Stated exercise => Extract each line of the data and write it out again exactly.

Dataset extract =>
◆ ◆ ◆ ◆ ◆ ◆ ◆

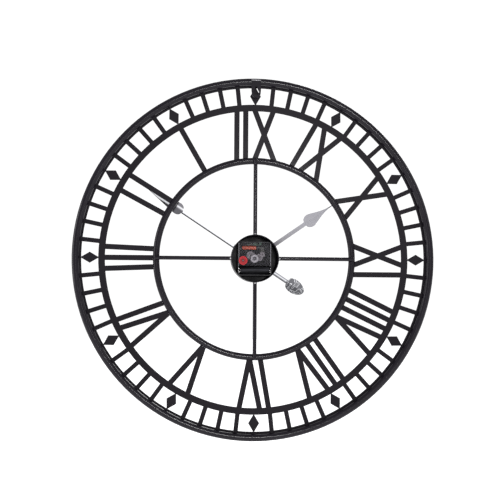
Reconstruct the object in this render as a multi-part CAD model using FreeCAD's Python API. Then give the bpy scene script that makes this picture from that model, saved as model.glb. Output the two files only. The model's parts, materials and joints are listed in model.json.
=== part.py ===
"""Skeleton wall clock, 604 mm across: a welded steel frame with a quartz movement in its hub cup.

Millimetres. The parts are drawn around the dial centre: +Z up, the dial faces -Y and the wall is
on the +Y side, with Y = 0 on the rear face of the dial sheet. On export everything moves so that
the origin is the point of the wall on which the hanger rests.
"""
import FreeCAD, Part
import math
import os

Vector = FreeCAD.Vector

# Frame
OUTER_D = 604.0
OUTER_TUBE_D = 12.0
TUBE_WALL = 1.0
SHEET_T = 1.5
BAND_OUTER_R = 300.0
BAND_INNER_R = 286.7
CHAPTER_OUTER_R = 259.0
CHAPTER_INNER_R = 247.9
INNER_RING_R = 163.8
INNER_TUBE_D = 11.0
BAR_W = 7.5
DIAMOND_W = 18.4
DIAMOND_TIP_W = 2.0
STROKE_W = 8.9
SPOKE_D = 6.6
SPOKE_Y = 8.1
MINUTE_STEP = 6.0
HOUR_STEP = 30.0
QUARTER_TURN = 90.0
SPOKE_BEAD_R = 1.6
HANGER_BEAD_R = 1.35
HANGER_BEADS_X = (-6.6, -4.6, -2.4, -0.4, 1.4, 3.6, 5.4, 6.9)

# Hub cup, wall and hanger
CUP_R = 39.7
CUP_WALL = 1.2
CUP_FRONT_Y = -16.0
CUP_EDGE_R = 3.0
CUP_INNER_EDGE_R = 1.8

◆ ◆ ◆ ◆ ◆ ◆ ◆

Response =>
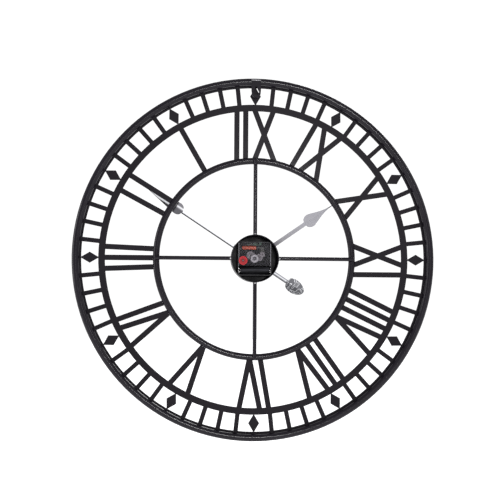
Reconstruct the object in this render as a multi-part CAD model using FreeCAD's Python API. Then give the bpy scene script that makes this picture from that model, saved as model.glb. Output the two files only. The model's parts, materials and joints are listed in model.json.
=== part.py ===
"""Skeleton wall clock, 604 mm across: a welded steel frame with a quartz movement in its hub cup.

Millimetres. The parts are drawn around the dial centre: +Z up, the dial faces -Y and the wall is
on the +Y side, with Y = 0 on the rear face of the dial sheet. On export everything moves so that
the origin is the point of the wall on which the hanger rests.
"""
import FreeCAD, Part
import math
import os

Vector = FreeCAD.Vector

# Frame
OUTER_D = 604.0
OUTER_TUBE_D = 12.0
TUBE_WALL = 1.0
SHEET_T = 1.5
BAND_OUTER_R = 300.0
BAND_INNER_R = 286.7
CHAPTER_OUTER_R = 259.0
CHAPTER_INNER_R = 247.9
INNER_RING_R = 163.8
INNER_TUBE_D = 11.0
BAR_W = 7.5
DIAMOND_W = 18.4
DIAMOND_TIP_W = 2.0
STROKE_W = 8.9
SPOKE_D = 6.6
SPOKE_Y = 8.1
MINUTE_STEP = 6.0
HOUR_STEP = 30.0
QUARTER_TURN = 90.0
SPOKE_BEAD_R = 1.6
HANGER_BEAD_R = 1.35
HANGER_BEADS_X = (-6.6, -4.6, -2.4, -0.4, 1.4, 3.6, 5.4, 6.9)

# Hub cup, wall and hanger
CUP_R = 39.7
CUP_WALL = 1.2
CUP_FRONT_Y = -16.0
CUP_EDGE_R = 3.0
CUP_INNER_EDGE_R = 1.8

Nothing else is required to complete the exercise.